The CRUNCH:
I need a vacay after the vacay.
CRUNCH deets:
It seemed like a good idea when you booked. But after schlepping the diapers, car seat, and pack and play, surviving the plane ride with a finger-walker, figuring out how to beach nap it, and feeding your toddler mostly French fries for a week… well, you’re not so sure any more.
The Fix:
Keep calm while you carry on.
Fix deets:
We’ve done road trips, camping trips, resorts, weekend getaways, and a cruise, so yup – we’ve had our share of holiday drama. Here’s how our party of five maxes out our vacation fun while minimizing the relationship/wallet strain:
- Staying relatively on schedule. Sure, every vacay calls for a night or three of later than usual bedtimes and/or quickie car naps, but day after day of spontaneity means night after night of exhaustion. Fail.
- Dining in more often than out. I know, I know – cooking on vacation… blah.
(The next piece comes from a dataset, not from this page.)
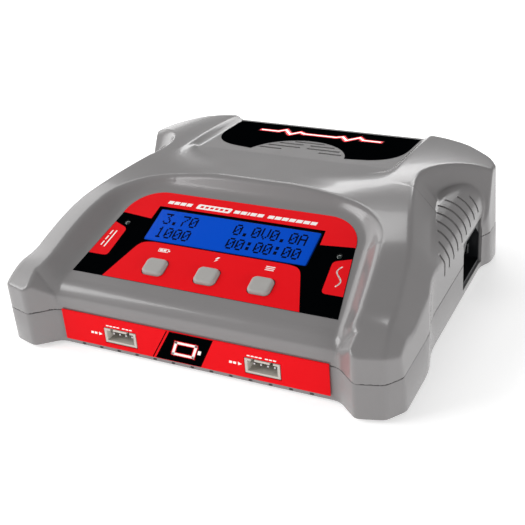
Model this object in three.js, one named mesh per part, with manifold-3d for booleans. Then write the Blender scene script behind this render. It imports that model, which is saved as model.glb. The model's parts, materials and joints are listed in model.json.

Except if everyone’s eating mostly crap food most of the time, it makes sense that everyone’s feeling mostly crap most of the time. We have an easy, nutritious breakfast in our home away from home, pack plenty of on-the-go snacks à la fruit/yoghurt/cheese/nuts, and make a simple dinner when we’re back in the condo. We typically lunch at a resto – everyone needs a break from the kitchen and we’re usually out getting our tourist groove on anyway.
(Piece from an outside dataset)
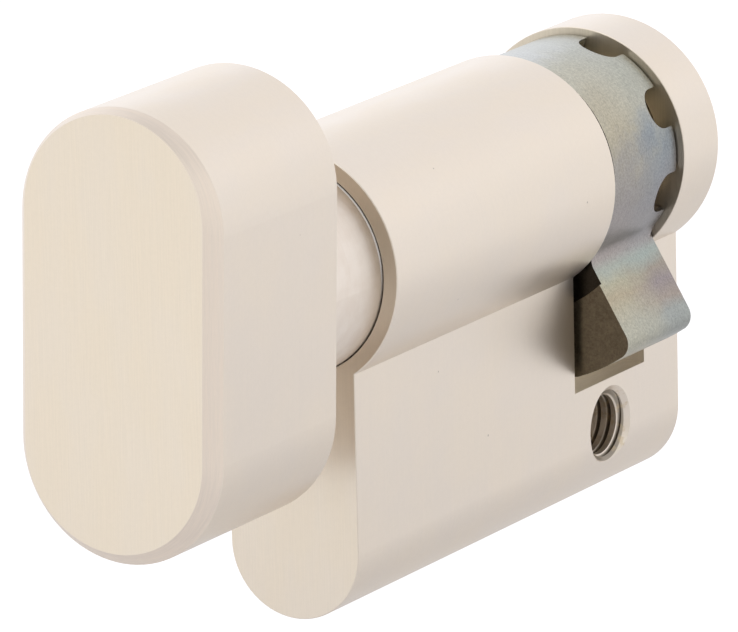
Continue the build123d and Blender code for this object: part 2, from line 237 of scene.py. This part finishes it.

- H2O. So simple yet so often forgotten.
- Bringing help. Lately we’ve been inviting Nona and Pops (aka my parents) on our beach trips, which means more fun for all, extra adults to divvy up the work and the bills, and extra free-time to date-night it in another city. Win, win, win, win.
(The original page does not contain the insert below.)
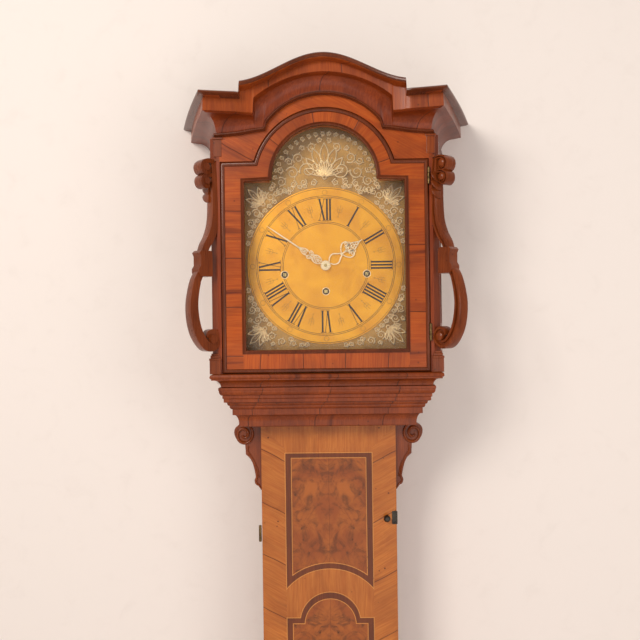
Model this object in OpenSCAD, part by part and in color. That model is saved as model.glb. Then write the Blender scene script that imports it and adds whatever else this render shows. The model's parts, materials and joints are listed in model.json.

- Road-tripping it or flying on the cheap. We explained how we entertain our munchkins en-route back over here. And remember this book that I recommended last week? Some good ideas in there for how to keep your kids entertained while waiting out airport delays. Think: mission impossible preschooler-style.
- Finding sweet deals by doing our online/networking homework. This is how Ernie found supercheap Buffalo to Florida flights, this is how he rented a minivan for the price of a sedan and also scored three extra drivers for free, and this is how we spontaneously surprise the kids with a weekend getaway every once in a while.
- Skipping the kid-themed (read: super expensive) tourist traps. Playing with sand and water trumps lining up in our books any day.
- Avoiding peak travel times, which is why you’ll find us at home during Christmas, March break, and every long weekend. Sure, it means pulling the kids out of school if we want a winter escape… we’re okay with that.
- Accepting that things won’t always be as perfect as the pictures. Vacation rules mean it’s okay to splurge a little on the treats/screen time/late nights, but we have to prep for the fall-out. And even when all of our moods, bellies, and bladders are in sync, something else might be off, as in weather, traffic, or health. Breathing helps.
We also do our best not to inadvertently invite any unwelcome guests chez nous by sharing pics/posts online before/during a vacay. Honestly guys, I don’t even like to email vacation deets just in case someone hacks into my account and takes advantage of our absence to rob us blind. Paranoid much? Probably. But why take the chance? Those pics still get plenty ‘o likes when we share them after we’re back home.
Remember this:
If your vacations are pure stress and no fun you’re better off staying at work. Rethinking how to tweak your plans could be the difference between an experience you’ll want them to remember forever and one you’ll all want to forget. Which would you prefer?